The figure of Job, meanwhile, similarly afflicted but ultimately vindicated, sets a strong pattern on which the physical form of Luke’s Lazarus can be based. A fusing of the two creates a rich symbolism that expresses the idea of faithfulness from the margins - a rebuke to those who find themselves ‘blessed’ materially, but who fail to live according to the ethics of the Torah.

My personal feeling is that the return to the ‘name’ of Lazarus is significant, and it’s hard to separate from the concept of priesthood. Here then is a redefined image of the priestly vocation that moves away from the importance of ritual purity and towards an identification with the poor and suffering. Whether Luke’s Lazarus represents a ritually impure person, or the gentile servant of Abraham, or both, he finds himself acceptable to God - resetting Luke’s readers’, and our, expectations of what is, or isn’t acceptable in God’s sight. In other words he embodies a radical critique of social and religious exclusion.

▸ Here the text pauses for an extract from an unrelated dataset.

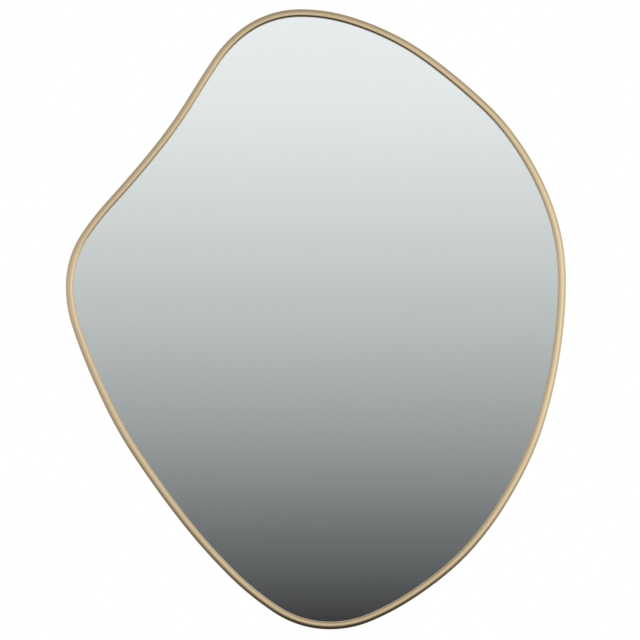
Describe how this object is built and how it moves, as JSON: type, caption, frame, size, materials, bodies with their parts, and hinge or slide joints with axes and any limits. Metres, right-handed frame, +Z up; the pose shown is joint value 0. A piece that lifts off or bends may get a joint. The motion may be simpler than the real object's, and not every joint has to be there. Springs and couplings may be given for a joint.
{
  "type": "irregular wall mirror",
  "caption": "Wall mirror of irregular pebble outline in a slim rounded metal band, with a board back, D-ring hangers that swing up, and rubber wall bumpers.",
  "frame": {"origin": "on the wall plane that the bumpers rest on, at the middle of the overall width and height", "axes": "+X right as the user sees the mirror, +Y into the wall, +Z up"},
  "size_m": [0.645, 0.026, 0.8],
  "materials": {
    "frame_metal": "satin champagne-gold anodised",
    "splice_metal": "mill",
    "mirror_glass": "polished",
    "board": "raw fibreboard",
    "foam_tape": "matte foam",
    "tab_steel": "zinc plated",
    "screw_steel": "zinc plated",
    "strap_steel": "zinc plated",
    "ring_wire": "zinc plated wire",
    "bumper_rubber": "matte"
  },
  "bodies": {
    "mirror": {"back_board": "board", "foam_tape_1": "foam_tape", "foam_tape_2": "foam_tape", "foam_tape_3": "foam_tape", "foam_tape_4": "foam_tape", "foam_tape_5": "foam_tape", "frame_band": "frame_metal", "frame_splice": "splice_metal", "hanger_screws": "screw_steel", "hanger_strap_left": "strap_steel", "hanger_strap_right": "strap_steel", "mirror_glass": "mirror_glass", "retaining_tab_1": "tab_steel", "retaining_tab_2": "tab_steel", "retaining_tab_3": "tab_steel", "retaining_tab_4": "tab_steel", "retaining_tab_5": "tab_steel", "retaining_tab_6": "tab_steel", "retaining_tab_7": "tab_steel", "retaining_tab_8": "tab_steel", "tab_screws": "screw_steel", "wall_bumper_1": "bumper_rubber", "wall_bumper_2": "bumper_rubber", "wall_bumper_3": "bumper_rubber", "wall_bumper_4": "bumper_rubber"},
    "left_ring": {"d_ring_left": "ring_wire"},
    "right_ring": {"d_ring_right": "ring_wire"}
  },
  "joints": [
    {"name": "left_ring_hinge", "type": "hinge", "parent": "mirror", "child": "left_ring", "pos_m": [-0.13501, -0.00422, 0.18], "axis": [1, 0, 0], "range_deg": [0, 180]},
    {"name": "right_ring_hinge", "type": "hinge", "parent": "mirror", "child": "right_ring", "pos_m": [0.16499, -0.00422, 0.18], "axis": [1, 0, 0], "range_deg": [0, 180]}
  ]
}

It doesn’t require an enormous imaginative leap to perceive contemporary applications, particularly as figures who claim to represent Christianity and Christian tradition seek to build new walls of exclusivity based on doctrines of ethnic or religious purity and Christian nationalism.

A progressive lens on this story leads us to challenge any sense of hierarchy within the Christian tradition: the first should be last after all. It proposes that the poor, the disabled, the excluded and the foreign are closest to the heart of the divine. Priesthood, then, is about the embodiment of mercy, justice, and solidarity beyond borders.

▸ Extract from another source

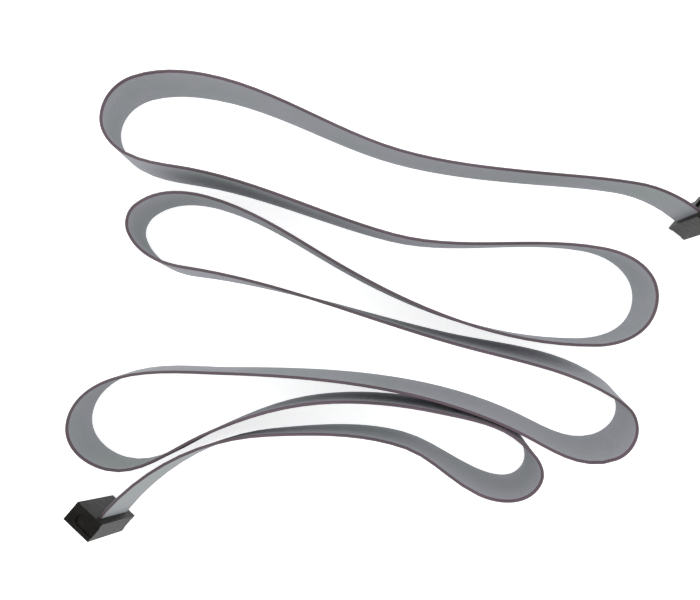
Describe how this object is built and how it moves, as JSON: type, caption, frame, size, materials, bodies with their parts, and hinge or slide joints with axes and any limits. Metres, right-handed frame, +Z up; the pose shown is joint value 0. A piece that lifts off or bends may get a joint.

Crucially this conflicts with the sense that the extraordinary concept of ‘Christian nationalism’ can, or should, be a thing. Christianity fused with national identity serves to promote a narrow cultural, ethnic, or political vision which make national borders into God given markers instead of the imaginary map lines that they truly are. It runs entirely counter to the message of the gospel.

In Luke’s story it is the poor, downcast and forgotten one who is named and embraced - the outsider is in the centre of the story. Luke’s ongoing project of turning things upside down continues - the good news is for those on the margins, not the comfortable elite.